GIVEN EXERCISE
Copy out all of the material exactly as presented.

INFORMATION SUPPLIED
----------

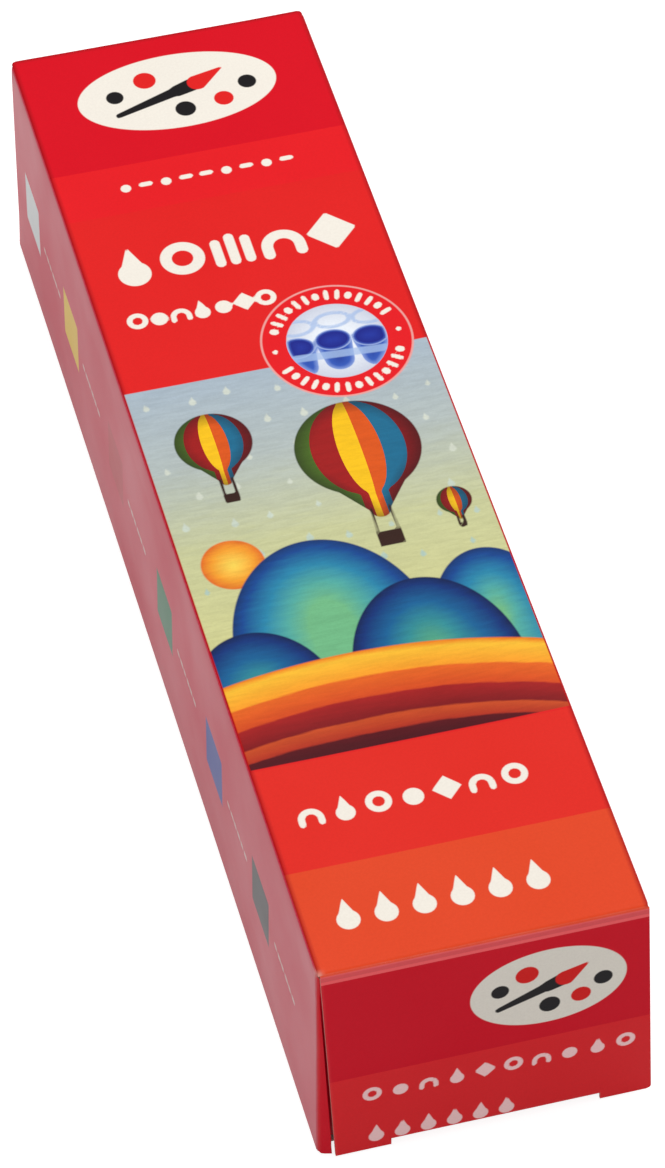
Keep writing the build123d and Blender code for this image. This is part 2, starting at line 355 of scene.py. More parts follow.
def roundel_print(x, y):
    """Red roundel with dashes round it, and a window that shows three pots of blue paint with clear lids."""
    cx, cy = ROUNDEL
    ring = 0.5 * (WINDOW_RADIUS + ROUNDEL_RADIUS)
    dashes = []
    for first in (-155, 25):
        for n, turn in enumerate(range(first, first + 131, 10)):
            a = math.radians(turn)
            inner, outer = (ring - 0.75, ring + 0.75) if n % 3 else (ring - 0.2, ring + 0.2)
            ends = [(cx + r * math.cos(a), cy + r * math.sin(a)) for r in (inner, outer)]
            dashes.append(bar(x, y, *ends, 0.42 if n % 3 else 0.62))
    dashes += [disc(x, y, (cx + side * ring, cy), 0.5) for side in (-1, 1)]
    window = disc(x, y, ROUNDEL, WINDOW_RADIUS)
    middles = [(cx + 6.3 * n - 0.6, cy + 0.5 * n * n - 0.4) for n in (-1, 0, 1)]
    pools = [oval(x, y, middle, (3.1, 2.35)) for middle in middles]
    walls = [bar(x, y, (mx, my + 0.8), (mx, my + 4.4), 3.05, 2.5) for mx, my in middles]
    lids = [
        np.minimum(oval(x, y, (mx + 1.0, my - 4.4), (3.3, 1.9)), -oval(x, y, (mx + 1.0, my - 4.4), (2.5, 1.2)))
        for mx, my in middles
    ]
    rail = bar(x, y, (cx - 9.5, cy + 2.3), (cx + 9.5, cy + 3.6), 0.8)
    return {
        "roundel": disc(x, y, ROUNDEL, ROUNDEL_RADIUS),
        "window": window,
        "pot_walls": within(joined(*walls), window),
        "pot_paint": within(joined(*pools), window),
        "pot_lids": within(joined(rail, *lids), window),
        "dashes": joined(*dashes),
    }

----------

ANSWER FOR THIS EXERCISE
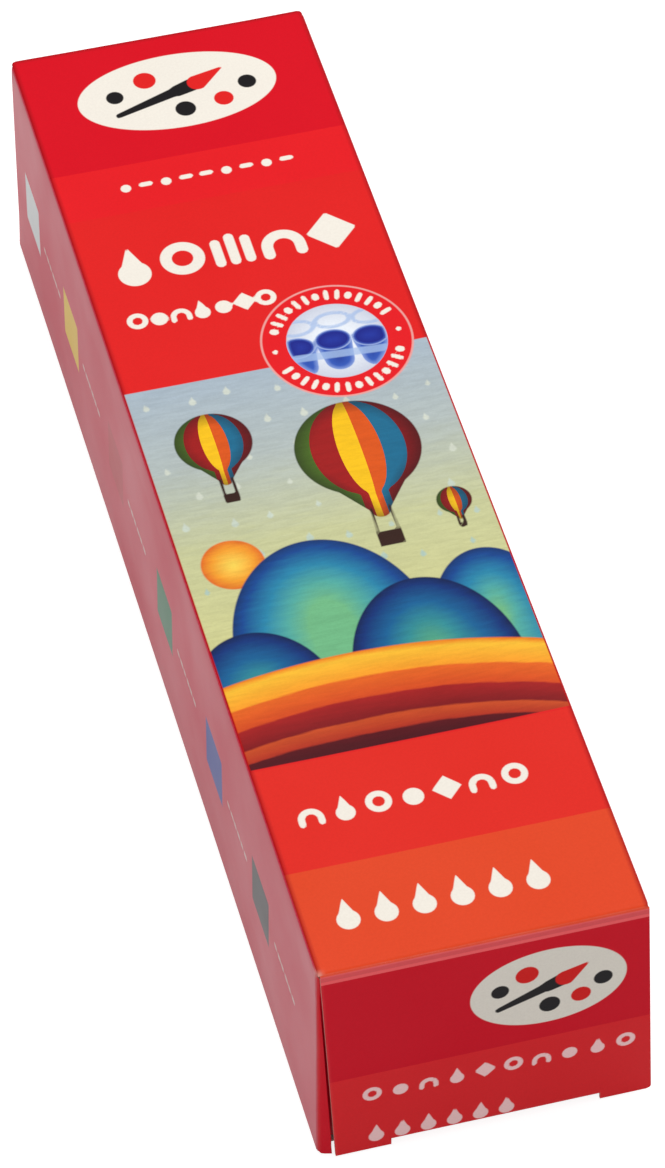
Keep writing the build123d and Blender code for this image. This is part 2, starting at line 355 of scene.py. More parts follow.
def roundel_print(x, y):
    """Red roundel with dashes round it, and a window that shows three pots of blue paint with clear lids."""
    cx, cy = ROUNDEL
    ring = 0.5 * (WINDOW_RADIUS + ROUNDEL_RADIUS)
    dashes = []
    for first in (-155, 25):
        for n, turn in enumerate(range(first, first + 131, 10)):
            a = math.radians(turn)
            inner, outer = (ring - 0.75, ring + 0.75) if n % 3 else (ring - 0.2, ring + 0.2)
            ends = [(cx + r * math.cos(a), cy + r * math.sin(a)) for r in (inner, outer)]
            dashes.append(bar(x, y, *ends, 0.42 if n % 3 else 0.62))
    dashes += [disc(x, y, (cx + side * ring, cy), 0.5) for side in (-1, 1)]
    window = disc(x, y, ROUNDEL, WINDOW_RADIUS)
    middles = [(cx + 6.3 * n - 0.6, cy + 0.5 * n * n - 0.4) for n in (-1, 0, 1)]
    pools = [oval(x, y, middle, (3.1, 2.35)) for middle in middles]
    walls = [bar(x, y, (mx, my + 0.8), (mx, my + 4.4), 3.05, 2.5) for mx, my in middles]
    lids = [
        np.minimum(oval(x, y, (mx + 1.0, my - 4.4), (3.3, 1.9)), -oval(x, y, (mx + 1.0, my - 4.4), (2.5, 1.2)))
        for mx, my in middles
    ]
    rail = bar(x, y, (cx - 9.5, cy + 2.3), (cx + 9.5, cy + 3.6), 0.8)
    return {
        "roundel": disc(x, y, ROUNDEL, ROUNDEL_RADIUS),
        "window": window,
        "pot_walls": within(joined(*walls), window),
        "pot_paint": within(joined(*pools), window),
        "pot_lids": within(joined(rail, *lids), window),
        "dashes": joined(*dashes),
    }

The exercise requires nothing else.